**AIM**
Return the complete listing that follows, with each line reproduced exactly.

<<<<

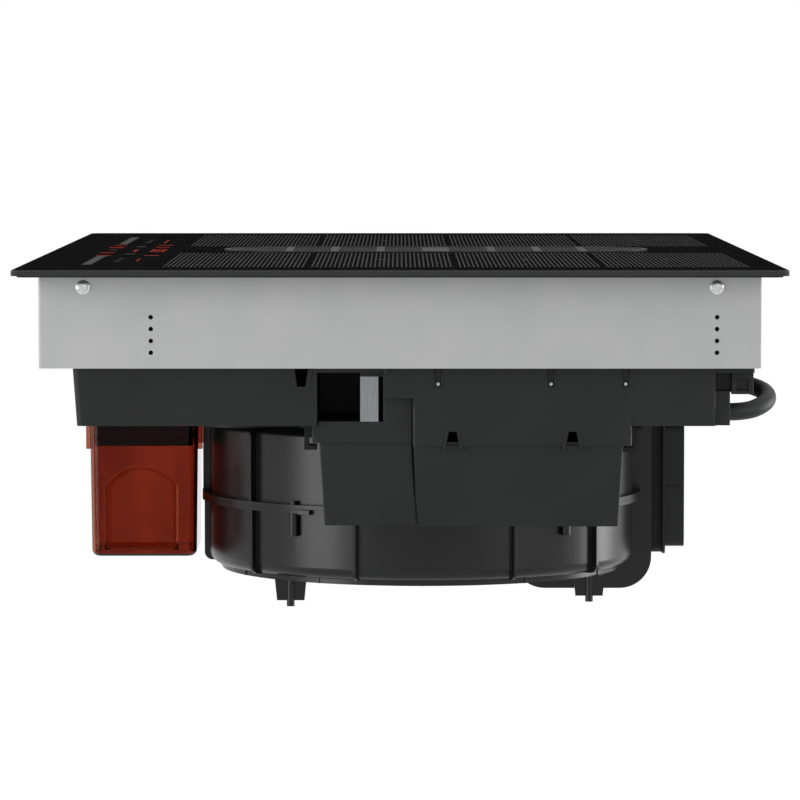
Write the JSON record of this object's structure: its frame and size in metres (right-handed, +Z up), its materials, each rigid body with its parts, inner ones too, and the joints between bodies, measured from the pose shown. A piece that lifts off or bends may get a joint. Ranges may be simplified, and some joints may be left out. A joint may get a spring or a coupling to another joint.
{
  "type": "downdraft induction cooktop",
  "caption": "Flat glass induction hob with a slatted air intake in its middle, a sheet casing, and a blower, duct outlet and overflow tank hanging below.",
  "frame": {"origin": "middle of the worktop cut-out, in the plane of the worktop's top face", "axes": "+Z up; the user stands at -Y; +X is the user's right"},
  "size_m": [0.802, 0.522, 0.2594],
  "materials": {
    "black_glass": "polished glass ceramic, printed underneath",
    "seal_foam": "closed-cell foam",
    "zinc_sheet": "zinc-coated sheet, satin",
    "spring_steel": "bright spring steel",
    "screw_steel": "zinc-plated",
    "black_screw": "black-coated steel",
    "dark_plastic": "moulded, fine grain",
    "fan_plastic": "moulded",
    "light_plastic": "moulded",
    "vent_enamel": "black enamel, satin",
    "filter_steel": "pressed stainless",
    "filter_mesh": "expanded mesh",
    "motor_steel": "machined",
    "cast_aluminium": "die cast",
    "soft_rubber": "moulded",
    "amber_plastic": "clear moulding, glossy",
    "circuit_board": "coated laminate",
    "mica": "laid sheet",
    "copper_winding": "litz winding",
    "ferrite": "pressed ferrite",
    "lead_rubber": "extruded sheath"
  },
  "bodies": {
    "cooktop": {"base_tray": "dark_plastic", "blower_feet": "dark_plastic", "blower_lower_shell": "dark_plastic", "blower_upper_shell": "dark_plastic", "cable_glands": "dark_plastic", "casing": "zinc_sheet", "casing_screws": "screw_steel", "coil_carrier_left": "cast_aluminium", "coil_carrier_right": "cast_aluminium", "coil_formers_left": "light_plastic", "coil_formers_right": "light_plastic", "electronics_cover": "dark_plastic", "fan_housing_left": "dark_plastic", "fan_housing_right": "dark_plastic", "ferrite_bars_left": "ferrite", "ferrite_bars_right": "ferrite", "glass_top": "black_glass", "heatsink_left": "cast_aluminium", "heatsink_right": "cast_aluminium", "induction_coils_left": "copper_winding", "induction_coils_right": "copper_winding", "intake_shaft": "dark_plastic", "light_frame": "light_plastic", "mica_sheet_left": "mica", "mica_sheet_right": "mica", "motor_bearings": "motor_steel", "motor_dampers": "soft_rubber", "motor_mount": "cast_aluminium", "motor_stator": "motor_steel", "outlet_collar": "dark_plastic", "panel_bracket": "zinc_sheet", "power_board_left": "circuit_board", "power_board_right": "circuit_board", "scroll_wall": "dark_plastic", "seal_strip": "seal_foam", "shell_screws": "black_screw", "strap_bracket": "zinc_sheet", "sump": "dark_plastic", "supply_board": "circuit_board", "supply_lead": "lead_rubber", "tank_seal": "soft_rubber", "tank_socket": "dark_plastic", "temperature_sensors": "light_plastic", "terminal_block": "light_plastic", "terminal_box": "dark_plastic", "terminal_cover": "dark_plastic", "touch_board": "circuit_board", "tray_screws": "screw_steel", "vent_frame": "vent_enamel", "worktop_clips": "spring_steel"},
    "filter_unit": {"filter_cassette": "filter_steel", "filter_rim": "filter_steel", "filter_meshes": "filter_mesh"},
    "grille": {"grille": "vent_enamel"},
    "impeller": {"impeller": "fan_plastic", "rotor_cup": "motor_steel", "motor_shaft": "motor_steel"},
    "cooling_fan_left": {"fan_rotor_left": "dark_plastic"},
    "cooling_fan_right": {"fan_rotor_right": "dark_plastic"},
    "overflow_tank": {"overflow_tank": "amber_plastic"}
  },
  "joints": [
    {"name": "filter_lift", "type": "slide", "parent": "cooktop", "child": "filter_unit", "axis": [0, 0, 1], "range_m": [0, 0.115]},
    {"name": "grille_lift", "type": "slide", "parent": "filter_unit", "child": "grille", "axis": [0, 0, 1], "range_m": [0, 0.04]},
    {"name": "impeller_spin", "type": "hinge", "parent": "cooktop", "child": "impeller", "pos_m": [0, 0.0161, -0.2], "axis": [0, 0, 1], "continuous": true},
    {"name": "cooling_fan_left_spin", "type": "hinge", "parent": "cooktop", "child": "cooling_fan_left", "pos_m": [-0.19, -0.165, -0.09], "axis": [0, 0, 1], "continuous": true},
    {"name": "cooling_fan_right_spin", "type": "hinge", "parent": "cooktop", "child": "cooling_fan_right", "pos_m": [0.19, -0.165, -0.09], "axis": [0, 0, 1], "continuous": true},
    {"name": "tank_drop", "type": "slide", "parent": "cooktop", "child": "overflow_tank", "axis": [0, 0, -1], "range_m": [0, 0.11]}
  ]
}
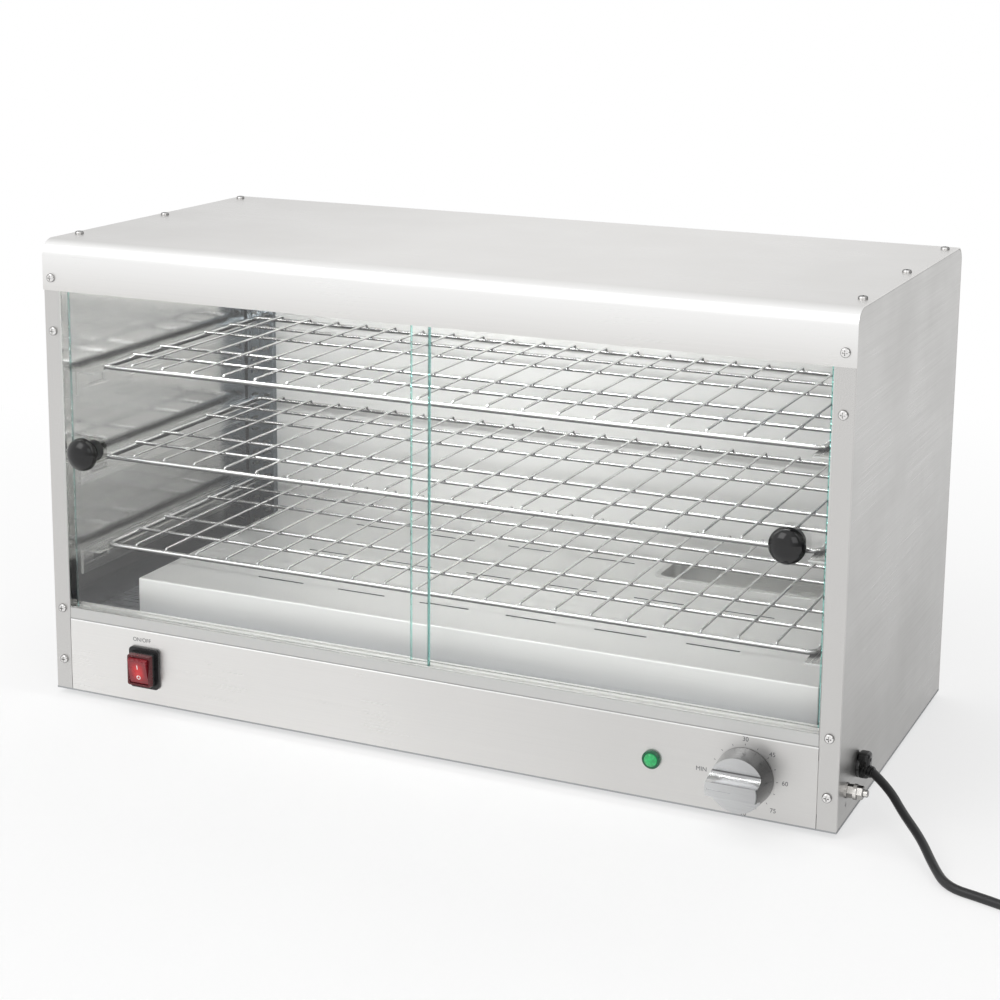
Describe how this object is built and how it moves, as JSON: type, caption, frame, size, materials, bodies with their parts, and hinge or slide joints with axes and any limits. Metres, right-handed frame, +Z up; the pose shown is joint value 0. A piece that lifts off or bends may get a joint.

>>>>

**RESULT**
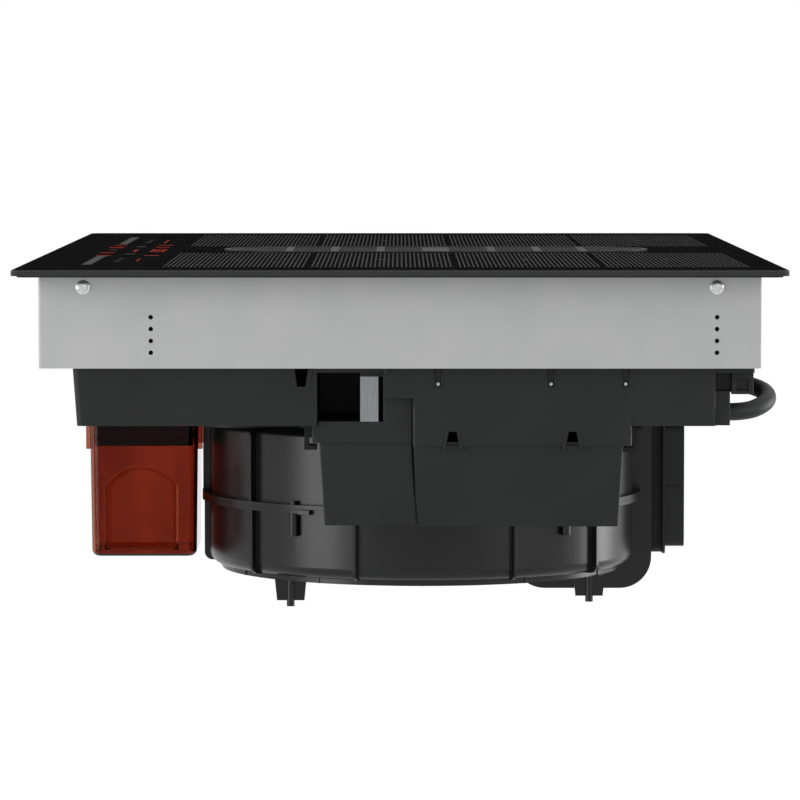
Write the JSON record of this object's structure: its frame and size in metres (right-handed, +Z up), its materials, each rigid body with its parts, inner ones too, and the joints between bodies, measured from the pose shown. A piece that lifts off or bends may get a joint. Ranges may be simplified, and some joints may be left out. A joint may get a spring or a coupling to another joint.
{
  "type": "downdraft induction cooktop",
  "caption": "Flat glass induction hob with a slatted air intake in its middle, a sheet casing, and a blower, duct outlet and overflow tank hanging below.",
  "frame": {"origin": "middle of the worktop cut-out, in the plane of the worktop's top face", "axes": "+Z up; the user stands at -Y; +X is the user's right"},
  "size_m": [0.802, 0.522, 0.2594],
  "materials": {
    "black_glass": "polished glass ceramic, printed underneath",
    "seal_foam": "closed-cell foam",
    "zinc_sheet": "zinc-coated sheet, satin",
    "spring_steel": "bright spring steel",
    "screw_steel": "zinc-plated",
    "black_screw": "black-coated steel",
    "dark_plastic": "moulded, fine grain",
    "fan_plastic": "moulded",
    "light_plastic": "moulded",
    "vent_enamel": "black enamel, satin",
    "filter_steel": "pressed stainless",
    "filter_mesh": "expanded mesh",
    "motor_steel": "machined",
    "cast_aluminium": "die cast",
    "soft_rubber": "moulded",
    "amber_plastic": "clear moulding, glossy",
    "circuit_board": "coated laminate",
    "mica": "laid sheet",
    "copper_winding": "litz winding",
    "ferrite": "pressed ferrite",
    "lead_rubber": "extruded sheath"
  },
  "bodies": {
    "cooktop": {"base_tray": "dark_plastic", "blower_feet": "dark_plastic", "blower_lower_shell": "dark_plastic", "blower_upper_shell": "dark_plastic", "cable_glands": "dark_plastic", "casing": "zinc_sheet", "casing_screws": "screw_steel", "coil_carrier_left": "cast_aluminium", "coil_carrier_right": "cast_aluminium", "coil_formers_left": "light_plastic", "coil_formers_right": "light_plastic", "electronics_cover": "dark_plastic", "fan_housing_left": "dark_plastic", "fan_housing_right": "dark_plastic", "ferrite_bars_left": "ferrite", "ferrite_bars_right": "ferrite", "glass_top": "black_glass", "heatsink_left": "cast_aluminium", "heatsink_right": "cast_aluminium", "induction_coils_left": "copper_winding", "induction_coils_right": "copper_winding", "intake_shaft": "dark_plastic", "light_frame": "light_plastic", "mica_sheet_left": "mica", "mica_sheet_right": "mica", "motor_bearings": "motor_steel", "motor_dampers": "soft_rubber", "motor_mount": "cast_aluminium", "motor_stator": "motor_steel", "outlet_collar": "dark_plastic", "panel_bracket": "zinc_sheet", "power_board_left": "circuit_board", "power_board_right": "circuit_board", "scroll_wall": "dark_plastic", "seal_strip": "seal_foam", "shell_screws": "black_screw", "strap_bracket": "zinc_sheet", "sump": "dark_plastic", "supply_board": "circuit_board", "supply_lead": "lead_rubber", "tank_seal": "soft_rubber", "tank_socket": "dark_plastic", "temperature_sensors": "light_plastic", "terminal_block": "light_plastic", "terminal_box": "dark_plastic", "terminal_cover": "dark_plastic", "touch_board": "circuit_board", "tray_screws": "screw_steel", "vent_frame": "vent_enamel", "worktop_clips": "spring_steel"},
    "filter_unit": {"filter_cassette": "filter_steel", "filter_rim": "filter_steel", "filter_meshes": "filter_mesh"},
    "grille": {"grille": "vent_enamel"},
    "impeller": {"impeller": "fan_plastic", "rotor_cup": "motor_steel", "motor_shaft": "motor_steel"},
    "cooling_fan_left": {"fan_rotor_left": "dark_plastic"},
    "cooling_fan_right": {"fan_rotor_right": "dark_plastic"},
    "overflow_tank": {"overflow_tank": "amber_plastic"}
  },
  "joints": [
    {"name": "filter_lift", "type": "slide", "parent": "cooktop", "child": "filter_unit", "axis": [0, 0, 1], "range_m": [0, 0.115]},
    {"name": "grille_lift", "type": "slide", "parent": "filter_unit", "child": "grille", "axis": [0, 0, 1], "range_m": [0, 0.04]},
    {"name": "impeller_spin", "type": "hinge", "parent": "cooktop", "child": "impeller", "pos_m": [0, 0.0161, -0.2], "axis": [0, 0, 1], "continuous": true},
    {"name": "cooling_fan_left_spin", "type": "hinge", "parent": "cooktop", "child": "cooling_fan_left", "pos_m": [-0.19, -0.165, -0.09], "axis": [0, 0, 1], "continuous": true},
    {"name": "cooling_fan_right_spin", "type": "hinge", "parent": "cooktop", "child": "cooling_fan_right", "pos_m": [0.19, -0.165, -0.09], "axis": [0, 0, 1], "continuous": true},
    {"name": "tank_drop", "type": "slide", "parent": "cooktop", "child": "overflow_tank", "axis": [0, 0, -1], "range_m": [0, 0.11]}
  ]
}
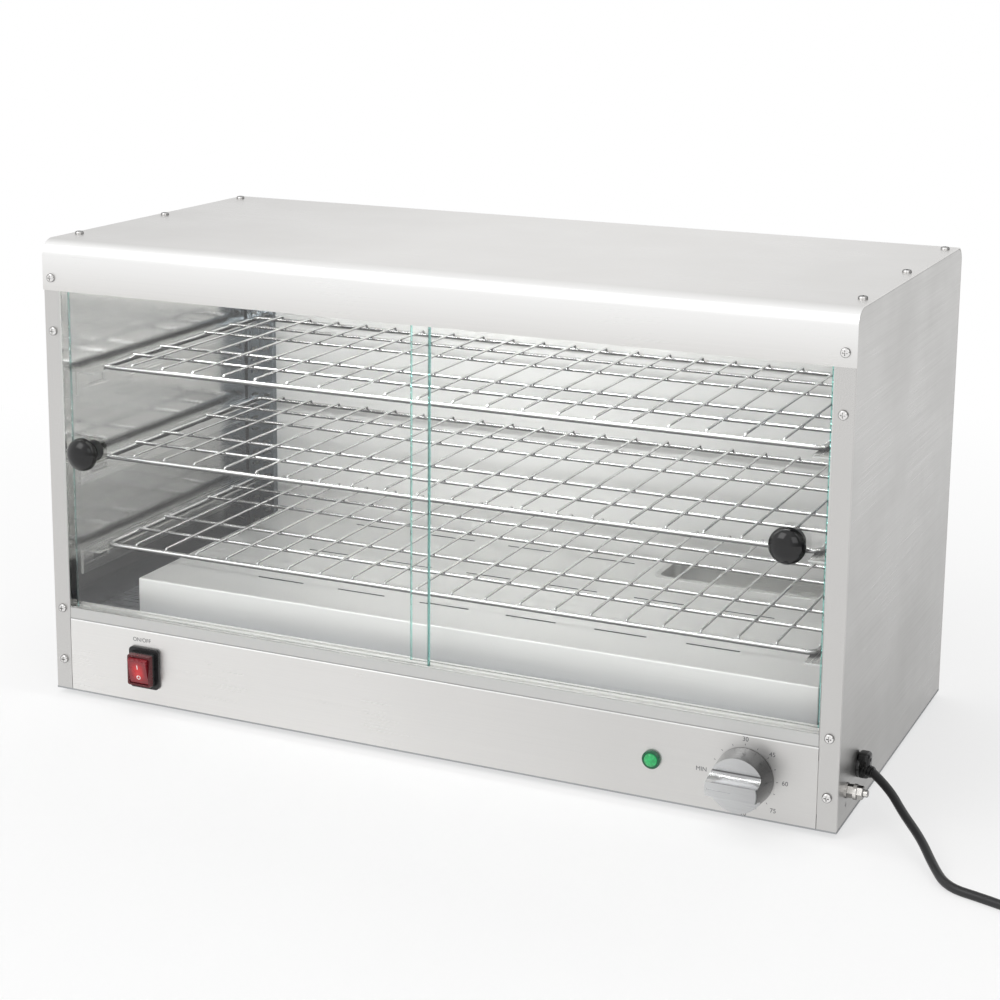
Describe how this object is built and how it moves, as JSON: type, caption, frame, size, materials, bodies with their parts, and hinge or slide joints with axes and any limits. Metres, right-handed frame, +Z up; the pose shown is joint value 0. A piece that lifts off or bends may get a joint.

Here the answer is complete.